▶ [TASK DIRECTIONS] Write out the data below in full. Keep it exact.

▶ [DATASET EXTRACT]
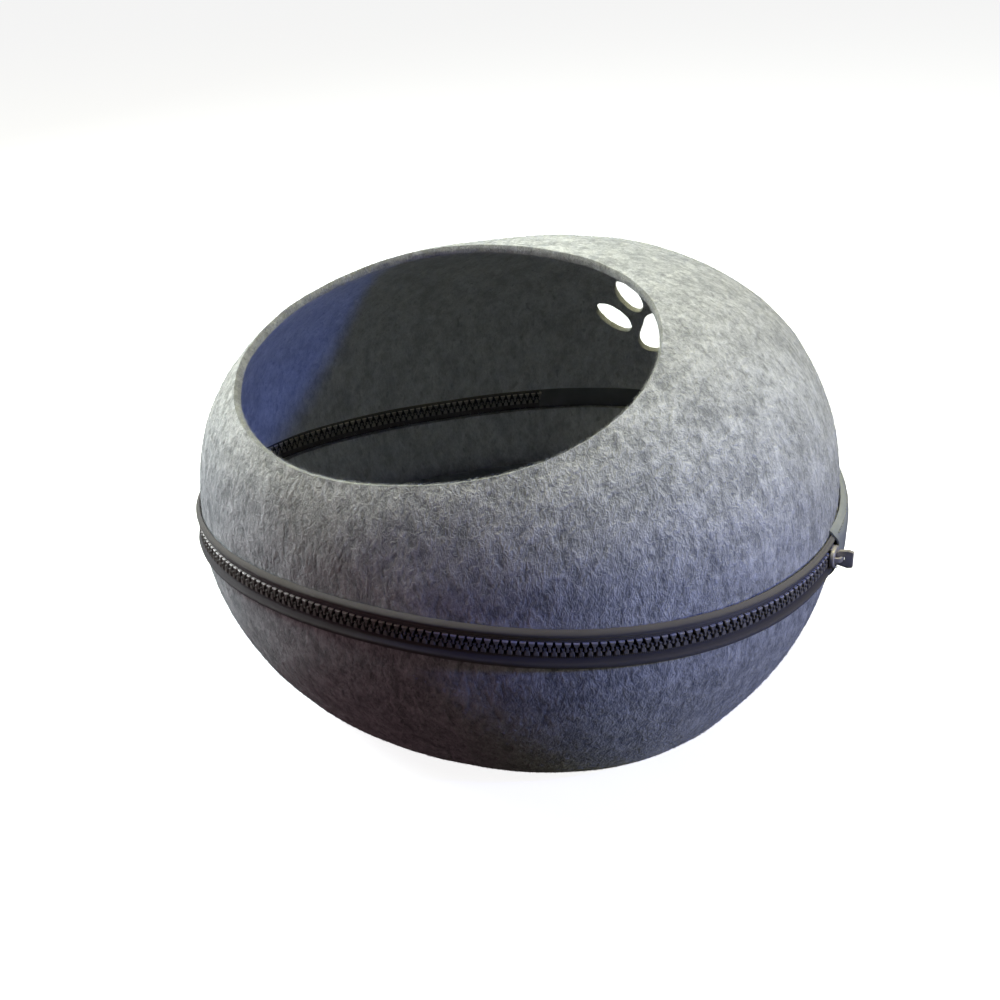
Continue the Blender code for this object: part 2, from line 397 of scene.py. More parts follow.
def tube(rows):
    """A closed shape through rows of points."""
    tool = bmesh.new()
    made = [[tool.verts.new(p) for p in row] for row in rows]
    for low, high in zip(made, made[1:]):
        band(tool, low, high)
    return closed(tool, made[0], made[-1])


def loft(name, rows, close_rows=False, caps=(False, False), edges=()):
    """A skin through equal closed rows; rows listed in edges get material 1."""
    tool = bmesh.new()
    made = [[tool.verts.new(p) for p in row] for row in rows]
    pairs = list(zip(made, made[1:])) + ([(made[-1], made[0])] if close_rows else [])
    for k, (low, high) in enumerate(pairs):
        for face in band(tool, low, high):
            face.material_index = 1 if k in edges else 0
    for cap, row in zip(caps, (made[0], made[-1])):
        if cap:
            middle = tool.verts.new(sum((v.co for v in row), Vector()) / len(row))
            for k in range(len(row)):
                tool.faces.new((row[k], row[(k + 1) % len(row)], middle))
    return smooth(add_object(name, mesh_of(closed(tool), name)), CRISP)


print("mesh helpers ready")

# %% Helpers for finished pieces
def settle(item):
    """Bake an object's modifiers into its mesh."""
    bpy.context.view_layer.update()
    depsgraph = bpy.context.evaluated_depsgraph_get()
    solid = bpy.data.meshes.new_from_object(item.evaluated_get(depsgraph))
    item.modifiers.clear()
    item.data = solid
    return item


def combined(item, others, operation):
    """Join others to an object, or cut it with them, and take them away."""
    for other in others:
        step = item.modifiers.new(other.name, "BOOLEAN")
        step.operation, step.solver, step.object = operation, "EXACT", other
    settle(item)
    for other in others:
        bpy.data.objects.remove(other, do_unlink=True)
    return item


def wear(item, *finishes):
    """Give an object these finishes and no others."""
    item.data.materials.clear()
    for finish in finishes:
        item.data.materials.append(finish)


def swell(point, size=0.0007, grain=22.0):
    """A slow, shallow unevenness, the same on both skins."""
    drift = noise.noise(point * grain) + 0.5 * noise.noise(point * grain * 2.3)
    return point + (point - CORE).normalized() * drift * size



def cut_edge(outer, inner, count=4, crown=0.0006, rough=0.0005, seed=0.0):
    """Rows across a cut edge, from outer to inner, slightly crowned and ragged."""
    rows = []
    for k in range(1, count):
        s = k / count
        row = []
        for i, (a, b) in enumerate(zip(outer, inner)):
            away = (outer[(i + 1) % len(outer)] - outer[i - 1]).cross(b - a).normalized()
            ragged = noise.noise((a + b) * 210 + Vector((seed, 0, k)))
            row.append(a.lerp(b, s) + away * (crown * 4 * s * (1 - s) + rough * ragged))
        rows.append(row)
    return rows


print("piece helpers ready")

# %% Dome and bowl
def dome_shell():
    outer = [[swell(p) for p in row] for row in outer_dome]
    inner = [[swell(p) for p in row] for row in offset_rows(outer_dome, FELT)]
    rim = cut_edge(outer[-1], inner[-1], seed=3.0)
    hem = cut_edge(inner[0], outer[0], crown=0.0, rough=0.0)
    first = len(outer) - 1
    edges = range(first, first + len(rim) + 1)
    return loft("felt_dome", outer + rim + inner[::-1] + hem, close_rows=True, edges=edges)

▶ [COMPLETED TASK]
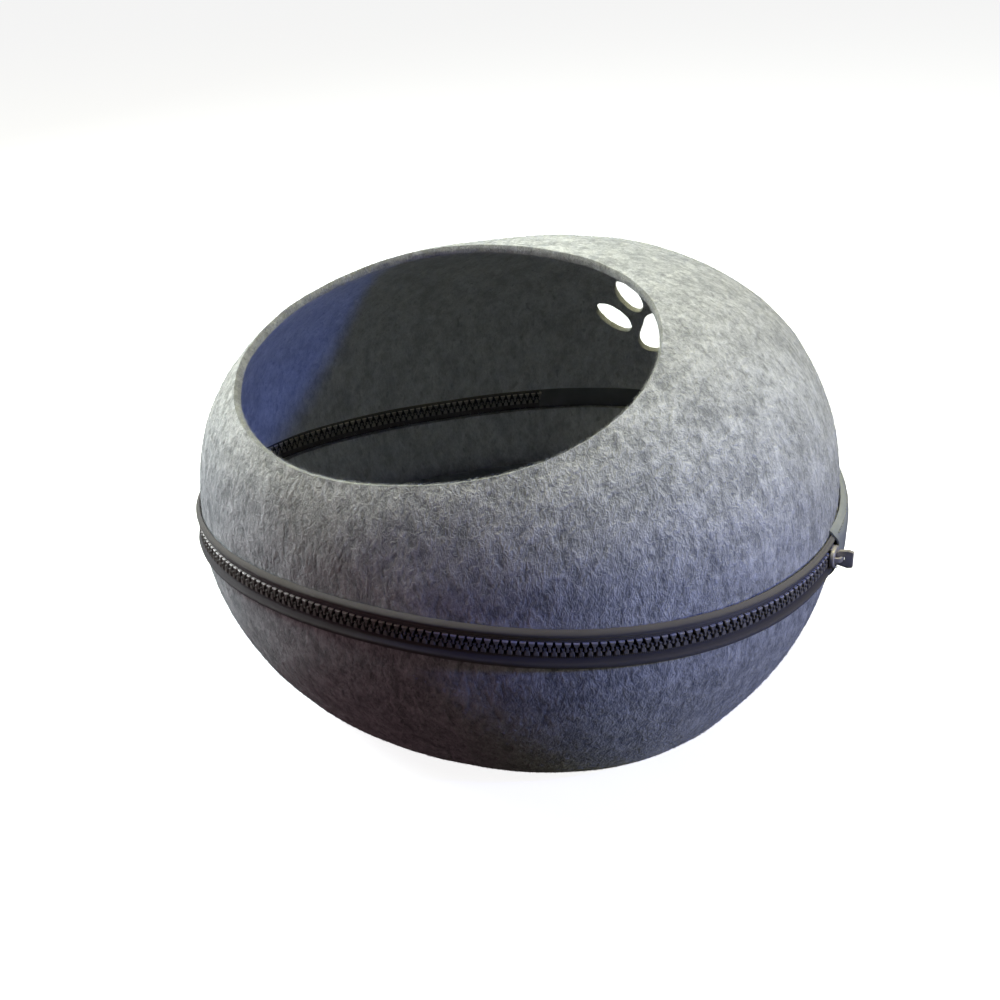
Continue the Blender code for this object: part 2, from line 397 of scene.py. More parts follow.
def tube(rows):
    """A closed shape through rows of points."""
    tool = bmesh.new()
    made = [[tool.verts.new(p) for p in row] for row in rows]
    for low, high in zip(made, made[1:]):
        band(tool, low, high)
    return closed(tool, made[0], made[-1])


def loft(name, rows, close_rows=False, caps=(False, False), edges=()):
    """A skin through equal closed rows; rows listed in edges get material 1."""
    tool = bmesh.new()
    made = [[tool.verts.new(p) for p in row] for row in rows]
    pairs = list(zip(made, made[1:])) + ([(made[-1], made[0])] if close_rows else [])
    for k, (low, high) in enumerate(pairs):
        for face in band(tool, low, high):
            face.material_index = 1 if k in edges else 0
    for cap, row in zip(caps, (made[0], made[-1])):
        if cap:
            middle = tool.verts.new(sum((v.co for v in row), Vector()) / len(row))
            for k in range(len(row)):
                tool.faces.new((row[k], row[(k + 1) % len(row)], middle))
    return smooth(add_object(name, mesh_of(closed(tool), name)), CRISP)


print("mesh helpers ready")

# %% Helpers for finished pieces
def settle(item):
    """Bake an object's modifiers into its mesh."""
    bpy.context.view_layer.update()
    depsgraph = bpy.context.evaluated_depsgraph_get()
    solid = bpy.data.meshes.new_from_object(item.evaluated_get(depsgraph))
    item.modifiers.clear()
    item.data = solid
    return item


def combined(item, others, operation):
    """Join others to an object, or cut it with them, and take them away."""
    for other in others:
        step = item.modifiers.new(other.name, "BOOLEAN")
        step.operation, step.solver, step.object = operation, "EXACT", other
    settle(item)
    for other in others:
        bpy.data.objects.remove(other, do_unlink=True)
    return item


def wear(item, *finishes):
    """Give an object these finishes and no others."""
    item.data.materials.clear()
    for finish in finishes:
        item.data.materials.append(finish)


def swell(point, size=0.0007, grain=22.0):
    """A slow, shallow unevenness, the same on both skins."""
    drift = noise.noise(point * grain) + 0.5 * noise.noise(point * grain * 2.3)
    return point + (point - CORE).normalized() * drift * size



def cut_edge(outer, inner, count=4, crown=0.0006, rough=0.0005, seed=0.0):
    """Rows across a cut edge, from outer to inner, slightly crowned and ragged."""
    rows = []
    for k in range(1, count):
        s = k / count
        row = []
        for i, (a, b) in enumerate(zip(outer, inner)):
            away = (outer[(i + 1) % len(outer)] - outer[i - 1]).cross(b - a).normalized()
            ragged = noise.noise((a + b) * 210 + Vector((seed, 0, k)))
            row.append(a.lerp(b, s) + away * (crown * 4 * s * (1 - s) + rough * ragged))
        rows.append(row)
    return rows


print("piece helpers ready")

# %% Dome and bowl
def dome_shell():
    outer = [[swell(p) for p in row] for row in outer_dome]
    inner = [[swell(p) for p in row] for row in offset_rows(outer_dome, FELT)]
    rim = cut_edge(outer[-1], inner[-1], seed=3.0)
    hem = cut_edge(inner[0], outer[0], crown=0.0, rough=0.0)
    first = len(outer) - 1
    edges = range(first, first + len(rim) + 1)
    return loft("felt_dome", outer + rim + inner[::-1] + hem, close_rows=True, edges=edges)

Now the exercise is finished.